In my work with the dying I feel so much gratitude, for they have given me so many gifts of loving wisdom and intimate moments of deep understanding and especially comfort and ease about my own life’s sojourn, that I wish to share the story of a few patients, out of the many hundreds I have had the honor to sit with in their last days and moments.
Here are their parting gifts to you.
Pauline
I will never forget Pauline, a native woman in her late forties who was facing the end of her life, coping with advanced lung cancer.
It was very difficult sitting at bedside with Pauline and none of us, the volunteers, were too keen on taking our turns. From the moment she was admitted to the palliative unit, there was a huge heavy cloud of deep grief around Pauline and it seemed to spill out into the hallway. She would sit propped up in bed for hours staring into emptiness and it was almost impossible to engage her to speak at all.

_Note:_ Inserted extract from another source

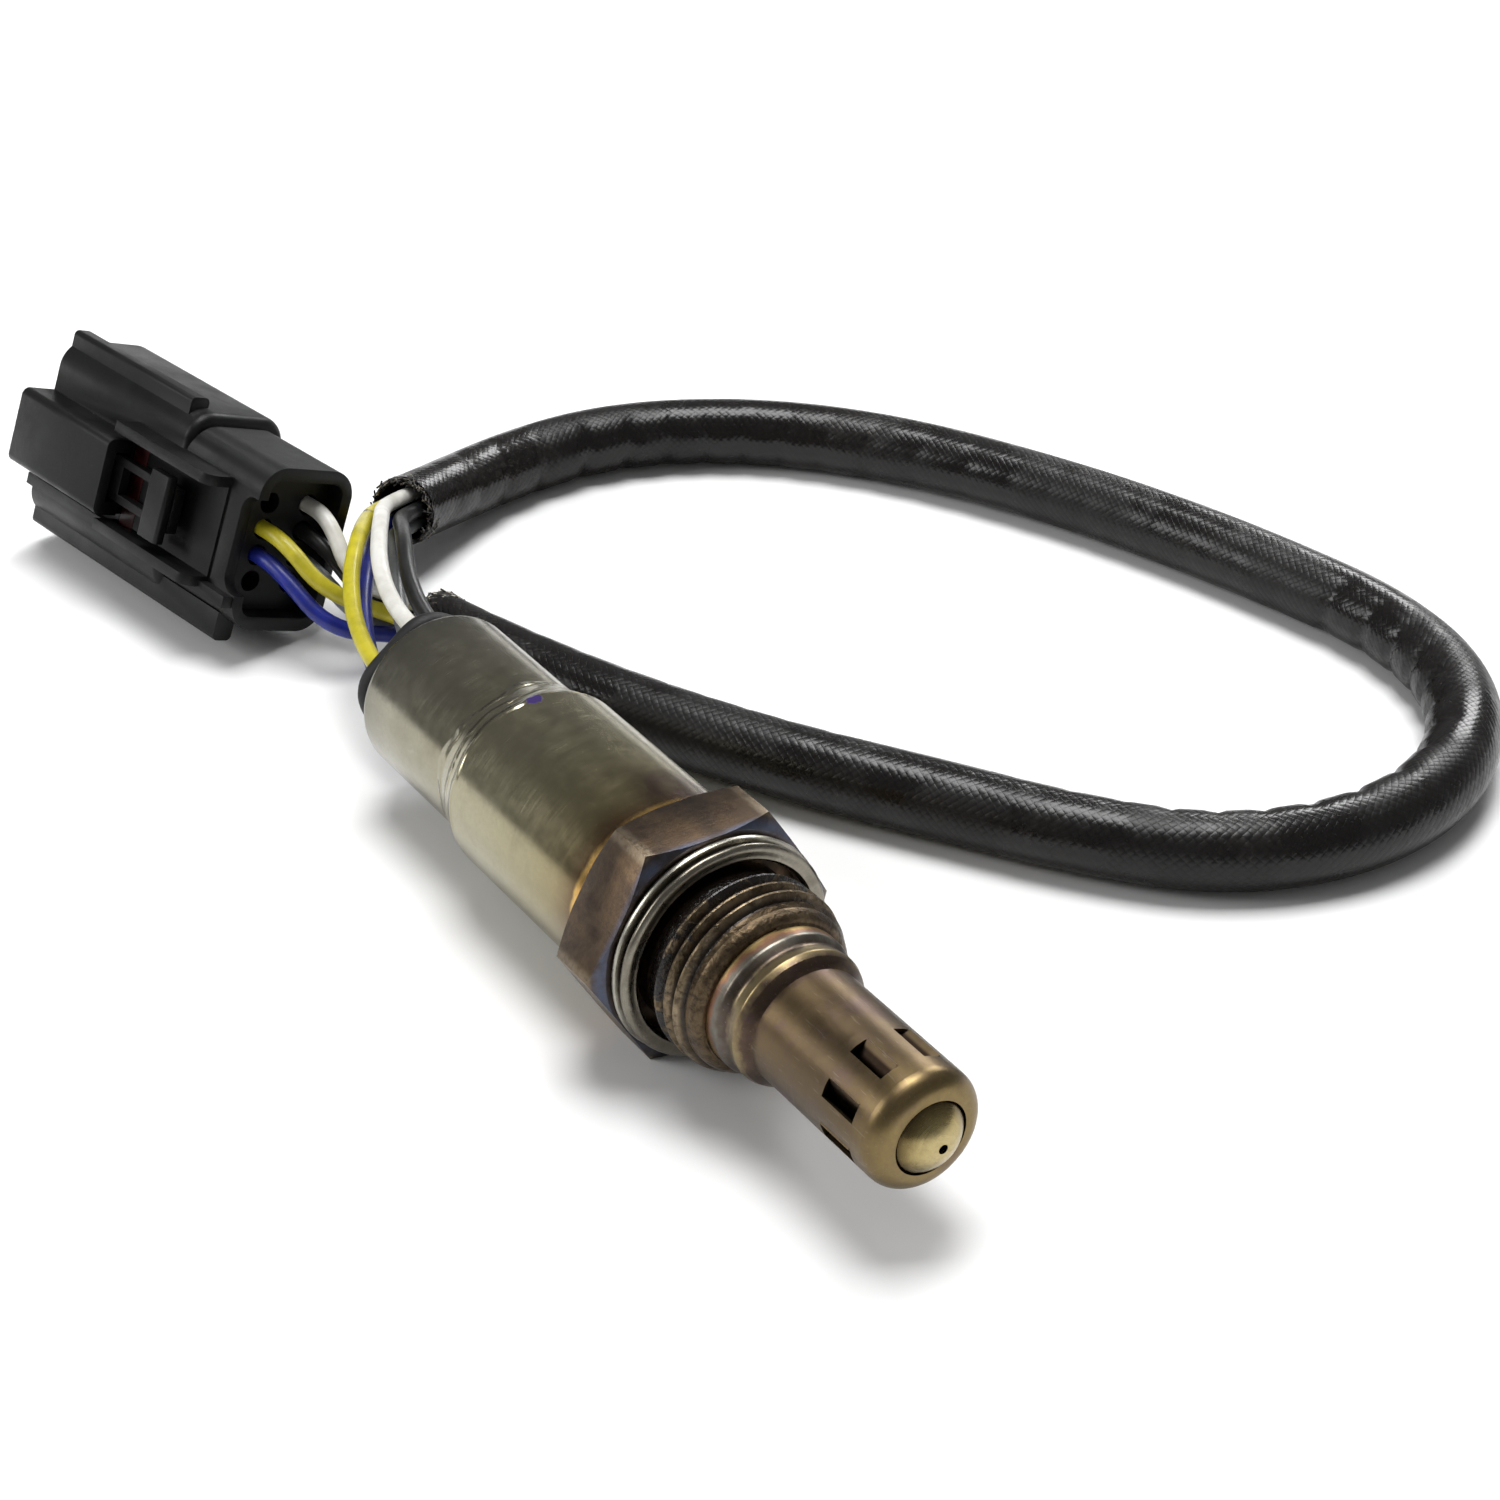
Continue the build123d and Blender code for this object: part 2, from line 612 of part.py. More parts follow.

I always felt a little bit nervous sitting there with her, feeling as though I was intruding on her determined silence and her private thoughts, rationalizing that there were so many others on the unit who would appreciate my visit. And it was in this attitude one night that I got up to leave Pauline alone when she reached out her hand to me and cried, “please don’t go, I don’t want to be alone.”
I sat back down and it was then that Pauline began her story, like a life review as she let it off her chest in a sad and regretful way. Though as she talked I watched her face become softer and the deep lines around her eyes began to ease and I could feel her begin to let go.
Pauline’s life had not been easy at all. She had worked most of her adult years as a bar maid in an old hotel on Hastings St., never marrying, struggling to make the best of things. Her closest friend and maybe her only significant friend had been the bartender who seemed to abandon her at the beginning of her illness, so Pauline was all alone.
The scars on her wrists spoke of an earlier time when the loneliness and the heart break may have been too much to bare. That evening, Pauline let her heart speak and what I began to notice about Pauline was the hardness of her cover, her false self dropped away and a new innocent little child emerged, her true nature transposed, there to behold in all its child-like beauty and then she quietly slipped away a day or two later.
Ben
Ben was an elderly Chinese man, long retired from work as a tailor in a clothing factory. Ben was dying with a cancer that was advancing quite quickly. He was in fairly good spirits and had come to accept that he would not live much longer, though his wife was still grieving and struggling to find some justice and reason for the suffering and impending loss of her loved one.
One day in the occupational therapy room, Ben discovered he could paint beautiful figures, especially angels and celestial beings and other wonders in the heavens. He was so touched and inspired by his new found talent that he painted on everything he could get his hands on….napkins, T-shirts, pillow cases and as he worked there was a glow about him.
His finished work, which was so creative and colorful was arrayed all over the Palliative Unit…in his own room of course, in the O.T. room, in the quiet meditation room and in the nurses station as well.
One evening as I sat with Ben praising him for the beauty in his work, he replied that he saw angels all the time and just had to paint them. He exclaimed, “They’re everywhere. They come into my room to change my I.V., they adjust my pillows and cool my brow with a wet cloth, and sometimes they come in just to sit beside me and hold my hand. I hear them out in the hall and I know they are in and out of the rooms of many others. They’re everywhere.”
As Ben spoke to me in his soft and quiet tone, my heart stopped suddenly with a start as I saw on Ben’s face, another face emerging that was transparent and endless and I knew I was gazing at the I Am , the presence within all souls. All those angels, and stars, the suns, the moons and heavenly things that Ben had created were there in his eyes. With a lump in my throat I began to cry, I was so awed by what Ben had revealed.
Ben’s parting gifts to all of us were so Big, even after he departed, there were teary eyes and swollen hearts on that unit for a long time.
Facing The Final Journey
May I be a protector to those who need protection
And walk beside you on your journey home,
May I be an ocean, a river, a stream,
To carry you to the further shore.
May I also be a gentle breeze
A song rising up from the heart,
Reaching my hand up unto the heavens
While holding your hand close to my heart.
May I be a comfort to those in need of comfort
In gratitude for this short stay on sacred ground
May I help you return to the Great Mother
In loving trust until we meet again.